The problem: Below are records; reproduce exactly the lines from the one that has "Write part 3" through the one that has "return np.array((wide - ahead", ends included, and nothing more.

[A block of data]

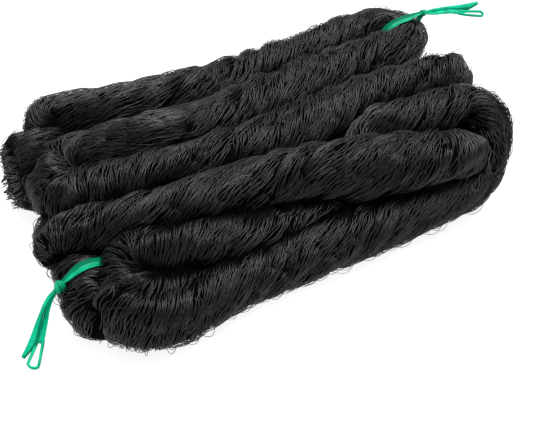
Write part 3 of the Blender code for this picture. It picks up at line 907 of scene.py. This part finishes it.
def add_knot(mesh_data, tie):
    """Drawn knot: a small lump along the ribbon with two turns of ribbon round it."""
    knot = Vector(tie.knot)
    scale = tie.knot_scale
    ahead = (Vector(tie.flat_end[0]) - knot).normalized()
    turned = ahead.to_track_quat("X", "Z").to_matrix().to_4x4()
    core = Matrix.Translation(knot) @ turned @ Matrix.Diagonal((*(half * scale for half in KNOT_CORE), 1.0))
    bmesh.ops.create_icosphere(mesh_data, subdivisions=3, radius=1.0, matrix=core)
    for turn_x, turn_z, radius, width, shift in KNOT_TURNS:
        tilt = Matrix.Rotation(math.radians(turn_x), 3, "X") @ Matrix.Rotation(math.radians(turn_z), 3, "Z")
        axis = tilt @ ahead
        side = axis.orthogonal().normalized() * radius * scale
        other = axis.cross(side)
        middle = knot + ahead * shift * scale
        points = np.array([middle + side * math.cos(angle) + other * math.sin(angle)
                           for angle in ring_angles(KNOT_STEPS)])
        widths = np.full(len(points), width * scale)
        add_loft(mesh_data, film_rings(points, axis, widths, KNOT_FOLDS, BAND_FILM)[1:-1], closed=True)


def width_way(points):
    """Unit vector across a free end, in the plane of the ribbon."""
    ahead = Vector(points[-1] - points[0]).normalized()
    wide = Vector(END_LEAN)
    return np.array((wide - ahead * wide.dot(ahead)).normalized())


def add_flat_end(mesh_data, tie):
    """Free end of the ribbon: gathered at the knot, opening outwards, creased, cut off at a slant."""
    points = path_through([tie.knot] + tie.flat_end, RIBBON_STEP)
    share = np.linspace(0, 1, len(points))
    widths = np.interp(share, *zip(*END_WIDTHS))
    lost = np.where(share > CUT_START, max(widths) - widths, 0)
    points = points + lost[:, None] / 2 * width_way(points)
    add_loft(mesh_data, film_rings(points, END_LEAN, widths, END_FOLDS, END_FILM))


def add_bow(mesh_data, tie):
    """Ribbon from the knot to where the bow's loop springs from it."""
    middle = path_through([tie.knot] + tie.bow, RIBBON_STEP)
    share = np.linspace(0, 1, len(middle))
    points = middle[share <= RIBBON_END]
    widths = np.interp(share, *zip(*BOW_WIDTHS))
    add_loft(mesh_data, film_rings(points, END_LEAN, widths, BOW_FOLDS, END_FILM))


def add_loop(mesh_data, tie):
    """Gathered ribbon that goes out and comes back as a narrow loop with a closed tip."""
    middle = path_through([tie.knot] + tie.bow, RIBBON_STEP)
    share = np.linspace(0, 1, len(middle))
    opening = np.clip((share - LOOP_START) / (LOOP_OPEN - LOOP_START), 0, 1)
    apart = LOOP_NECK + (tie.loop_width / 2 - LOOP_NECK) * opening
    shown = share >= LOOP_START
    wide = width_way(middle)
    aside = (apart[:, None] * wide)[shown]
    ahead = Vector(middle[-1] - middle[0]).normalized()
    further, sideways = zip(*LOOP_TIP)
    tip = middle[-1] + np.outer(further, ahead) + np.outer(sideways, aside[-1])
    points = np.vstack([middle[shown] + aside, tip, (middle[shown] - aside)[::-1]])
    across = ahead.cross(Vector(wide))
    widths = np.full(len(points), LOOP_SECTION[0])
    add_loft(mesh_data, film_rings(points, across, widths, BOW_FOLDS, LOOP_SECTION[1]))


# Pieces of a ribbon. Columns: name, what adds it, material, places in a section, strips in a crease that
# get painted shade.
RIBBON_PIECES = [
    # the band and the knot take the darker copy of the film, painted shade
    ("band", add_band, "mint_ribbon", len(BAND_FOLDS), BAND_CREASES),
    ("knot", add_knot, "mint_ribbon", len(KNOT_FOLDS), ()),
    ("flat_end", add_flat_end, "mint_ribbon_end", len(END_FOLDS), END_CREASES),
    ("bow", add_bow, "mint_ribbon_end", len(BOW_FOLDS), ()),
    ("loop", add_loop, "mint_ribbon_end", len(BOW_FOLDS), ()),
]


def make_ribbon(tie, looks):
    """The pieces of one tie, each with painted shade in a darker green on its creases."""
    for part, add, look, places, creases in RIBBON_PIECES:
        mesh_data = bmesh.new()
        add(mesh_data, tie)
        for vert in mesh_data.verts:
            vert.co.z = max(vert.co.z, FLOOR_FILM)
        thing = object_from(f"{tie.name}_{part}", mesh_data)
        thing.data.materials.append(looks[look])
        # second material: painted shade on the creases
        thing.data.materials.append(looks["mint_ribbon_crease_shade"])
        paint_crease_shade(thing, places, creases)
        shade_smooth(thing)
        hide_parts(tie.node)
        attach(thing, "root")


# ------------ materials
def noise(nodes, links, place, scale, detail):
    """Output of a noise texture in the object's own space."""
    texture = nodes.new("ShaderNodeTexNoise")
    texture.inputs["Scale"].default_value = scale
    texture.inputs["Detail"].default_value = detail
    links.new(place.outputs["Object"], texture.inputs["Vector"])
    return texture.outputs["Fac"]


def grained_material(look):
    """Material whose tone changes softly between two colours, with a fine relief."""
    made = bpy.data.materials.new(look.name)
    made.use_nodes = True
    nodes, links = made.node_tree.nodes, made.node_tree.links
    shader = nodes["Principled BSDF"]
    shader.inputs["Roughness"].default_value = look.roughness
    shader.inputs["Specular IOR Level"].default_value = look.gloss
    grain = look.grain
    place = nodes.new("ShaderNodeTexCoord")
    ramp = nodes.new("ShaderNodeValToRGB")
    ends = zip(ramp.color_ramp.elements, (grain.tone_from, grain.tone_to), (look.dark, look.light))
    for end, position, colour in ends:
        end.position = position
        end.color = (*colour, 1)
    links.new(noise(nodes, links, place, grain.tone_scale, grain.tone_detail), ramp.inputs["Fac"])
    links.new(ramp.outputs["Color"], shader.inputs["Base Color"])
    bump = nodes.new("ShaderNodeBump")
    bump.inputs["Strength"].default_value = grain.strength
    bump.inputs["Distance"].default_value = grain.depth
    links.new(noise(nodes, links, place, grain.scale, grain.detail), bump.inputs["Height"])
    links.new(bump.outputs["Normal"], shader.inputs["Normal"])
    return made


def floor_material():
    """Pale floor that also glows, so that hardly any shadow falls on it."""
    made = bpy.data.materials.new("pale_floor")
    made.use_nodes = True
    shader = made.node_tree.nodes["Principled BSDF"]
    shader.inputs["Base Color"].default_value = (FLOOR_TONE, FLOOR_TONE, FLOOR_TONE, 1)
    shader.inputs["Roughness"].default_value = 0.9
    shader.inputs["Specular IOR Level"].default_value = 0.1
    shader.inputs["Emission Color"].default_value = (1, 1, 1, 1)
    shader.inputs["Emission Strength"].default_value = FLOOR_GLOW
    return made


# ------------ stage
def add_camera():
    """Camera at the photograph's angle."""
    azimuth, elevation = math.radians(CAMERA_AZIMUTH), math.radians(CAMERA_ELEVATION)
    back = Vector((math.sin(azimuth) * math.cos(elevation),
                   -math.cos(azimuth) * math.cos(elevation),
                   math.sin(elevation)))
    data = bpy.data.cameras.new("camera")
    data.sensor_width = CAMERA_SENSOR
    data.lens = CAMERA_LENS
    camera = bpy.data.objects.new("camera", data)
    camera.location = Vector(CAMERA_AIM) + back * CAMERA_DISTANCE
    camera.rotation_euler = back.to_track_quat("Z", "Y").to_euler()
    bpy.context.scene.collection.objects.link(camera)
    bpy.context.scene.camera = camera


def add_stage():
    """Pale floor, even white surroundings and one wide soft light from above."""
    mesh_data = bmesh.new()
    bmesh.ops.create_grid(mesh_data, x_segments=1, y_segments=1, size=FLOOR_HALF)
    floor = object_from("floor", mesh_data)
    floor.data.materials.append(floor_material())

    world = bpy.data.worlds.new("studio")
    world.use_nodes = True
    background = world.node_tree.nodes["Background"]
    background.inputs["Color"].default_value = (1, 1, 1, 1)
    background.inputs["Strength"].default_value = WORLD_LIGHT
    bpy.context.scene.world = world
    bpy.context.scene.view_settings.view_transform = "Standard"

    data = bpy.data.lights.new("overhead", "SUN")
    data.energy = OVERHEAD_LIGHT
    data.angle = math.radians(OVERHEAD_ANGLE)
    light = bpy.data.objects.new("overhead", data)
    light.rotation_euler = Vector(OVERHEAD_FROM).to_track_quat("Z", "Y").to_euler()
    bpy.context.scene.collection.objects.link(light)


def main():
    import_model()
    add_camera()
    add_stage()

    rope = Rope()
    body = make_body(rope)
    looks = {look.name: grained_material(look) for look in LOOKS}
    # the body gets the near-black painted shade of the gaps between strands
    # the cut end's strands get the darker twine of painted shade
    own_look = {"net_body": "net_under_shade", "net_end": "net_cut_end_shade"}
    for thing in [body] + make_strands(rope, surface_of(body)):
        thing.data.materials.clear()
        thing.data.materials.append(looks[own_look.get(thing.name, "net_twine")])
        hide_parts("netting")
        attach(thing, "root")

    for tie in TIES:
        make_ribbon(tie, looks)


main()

--

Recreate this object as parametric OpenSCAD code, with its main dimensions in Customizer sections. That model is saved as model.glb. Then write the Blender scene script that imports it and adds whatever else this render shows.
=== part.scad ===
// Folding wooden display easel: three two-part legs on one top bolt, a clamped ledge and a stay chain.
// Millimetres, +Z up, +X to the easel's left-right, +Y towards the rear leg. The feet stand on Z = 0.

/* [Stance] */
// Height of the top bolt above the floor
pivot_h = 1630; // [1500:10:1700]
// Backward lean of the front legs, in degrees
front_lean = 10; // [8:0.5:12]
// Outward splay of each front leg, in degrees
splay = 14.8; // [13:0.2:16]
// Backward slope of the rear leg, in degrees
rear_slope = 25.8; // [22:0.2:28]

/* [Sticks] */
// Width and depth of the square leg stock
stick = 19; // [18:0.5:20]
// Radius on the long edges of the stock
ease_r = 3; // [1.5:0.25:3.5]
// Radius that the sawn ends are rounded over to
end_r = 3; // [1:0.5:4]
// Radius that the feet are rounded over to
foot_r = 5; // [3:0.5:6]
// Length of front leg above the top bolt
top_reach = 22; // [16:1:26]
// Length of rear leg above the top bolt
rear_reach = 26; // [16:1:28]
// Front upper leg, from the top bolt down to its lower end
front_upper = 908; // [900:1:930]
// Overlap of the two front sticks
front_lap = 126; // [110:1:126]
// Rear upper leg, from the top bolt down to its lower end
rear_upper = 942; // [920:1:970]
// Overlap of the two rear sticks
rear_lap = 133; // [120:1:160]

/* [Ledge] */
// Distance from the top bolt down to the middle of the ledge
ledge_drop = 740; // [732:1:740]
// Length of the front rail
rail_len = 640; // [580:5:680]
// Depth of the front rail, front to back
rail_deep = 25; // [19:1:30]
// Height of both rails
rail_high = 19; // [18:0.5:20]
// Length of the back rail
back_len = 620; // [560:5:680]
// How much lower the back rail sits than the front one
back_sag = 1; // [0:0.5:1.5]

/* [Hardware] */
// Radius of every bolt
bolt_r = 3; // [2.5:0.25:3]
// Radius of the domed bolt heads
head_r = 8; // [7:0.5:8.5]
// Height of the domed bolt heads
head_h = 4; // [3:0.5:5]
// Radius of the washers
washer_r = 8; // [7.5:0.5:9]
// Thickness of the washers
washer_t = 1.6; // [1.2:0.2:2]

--

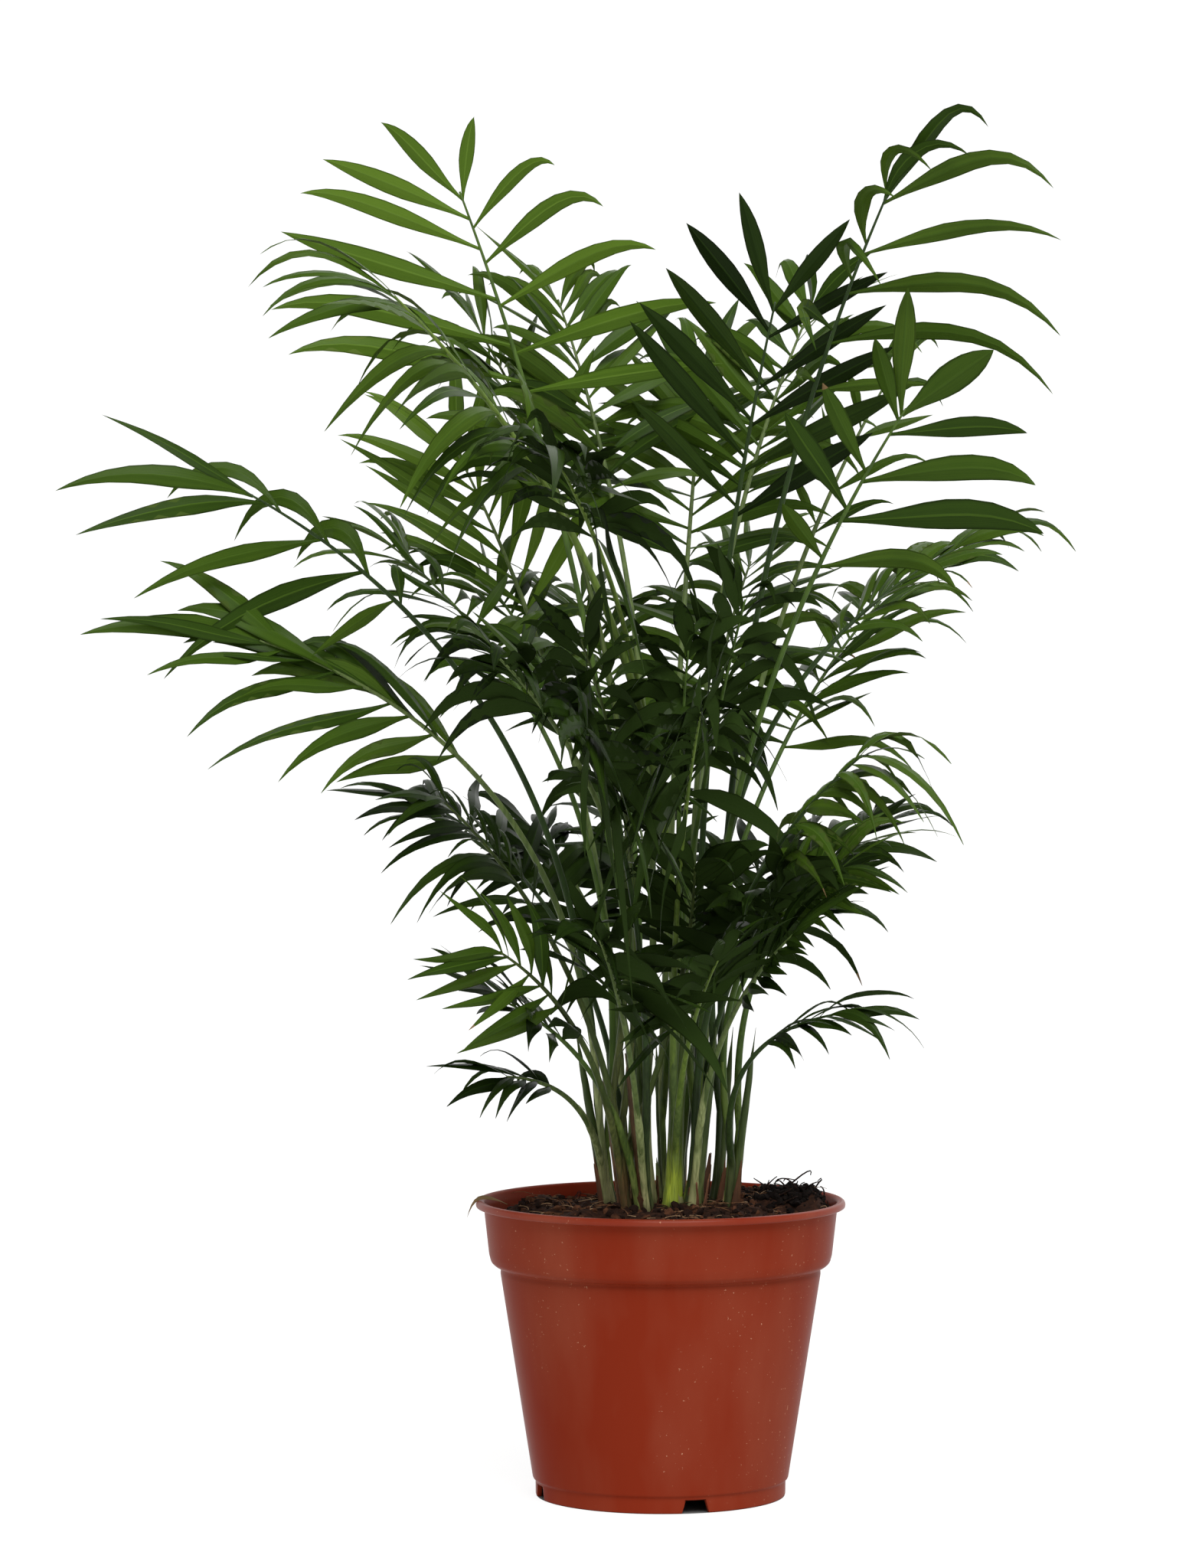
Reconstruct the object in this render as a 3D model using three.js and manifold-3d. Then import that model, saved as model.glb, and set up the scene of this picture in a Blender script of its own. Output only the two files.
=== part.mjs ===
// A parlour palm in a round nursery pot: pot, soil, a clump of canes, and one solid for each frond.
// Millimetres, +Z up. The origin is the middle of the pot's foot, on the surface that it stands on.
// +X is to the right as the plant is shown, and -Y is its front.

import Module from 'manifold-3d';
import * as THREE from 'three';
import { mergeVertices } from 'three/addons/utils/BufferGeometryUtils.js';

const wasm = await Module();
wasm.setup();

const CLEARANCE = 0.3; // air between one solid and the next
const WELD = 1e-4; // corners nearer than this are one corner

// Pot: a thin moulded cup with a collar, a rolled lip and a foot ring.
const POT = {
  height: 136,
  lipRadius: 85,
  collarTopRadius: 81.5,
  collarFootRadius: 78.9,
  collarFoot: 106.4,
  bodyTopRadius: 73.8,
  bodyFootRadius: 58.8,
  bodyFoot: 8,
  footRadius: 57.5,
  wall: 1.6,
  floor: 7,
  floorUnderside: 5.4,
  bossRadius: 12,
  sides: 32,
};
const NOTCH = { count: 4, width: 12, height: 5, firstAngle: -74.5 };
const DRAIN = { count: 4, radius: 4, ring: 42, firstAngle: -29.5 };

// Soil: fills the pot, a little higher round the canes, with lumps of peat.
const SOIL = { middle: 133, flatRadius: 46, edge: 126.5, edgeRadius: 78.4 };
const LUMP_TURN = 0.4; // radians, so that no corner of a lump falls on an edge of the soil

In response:
Write part 3 of the Blender code for this picture. It picks up at line 907 of scene.py. This part finishes it.
def add_knot(mesh_data, tie):
    """Drawn knot: a small lump along the ribbon with two turns of ribbon round it."""
    knot = Vector(tie.knot)
    scale = tie.knot_scale
    ahead = (Vector(tie.flat_end[0]) - knot).normalized()
    turned = ahead.to_track_quat("X", "Z").to_matrix().to_4x4()
    core = Matrix.Translation(knot) @ turned @ Matrix.Diagonal((*(half * scale for half in KNOT_CORE), 1.0))
    bmesh.ops.create_icosphere(mesh_data, subdivisions=3, radius=1.0, matrix=core)
    for turn_x, turn_z, radius, width, shift in KNOT_TURNS:
        tilt = Matrix.Rotation(math.radians(turn_x), 3, "X") @ Matrix.Rotation(math.radians(turn_z), 3, "Z")
        axis = tilt @ ahead
        side = axis.orthogonal().normalized() * radius * scale
        other = axis.cross(side)
        middle = knot + ahead * shift * scale
        points = np.array([middle + side * math.cos(angle) + other * math.sin(angle)
                           for angle in ring_angles(KNOT_STEPS)])
        widths = np.full(len(points), width * scale)
        add_loft(mesh_data, film_rings(points, axis, widths, KNOT_FOLDS, BAND_FILM)[1:-1], closed=True)


def width_way(points):
    """Unit vector across a free end, in the plane of the ribbon."""
    ahead = Vector(points[-1] - points[0]).normalized()
    wide = Vector(END_LEAN)
    return np.array((wide - ahead * wide.dot(ahead)).normalized())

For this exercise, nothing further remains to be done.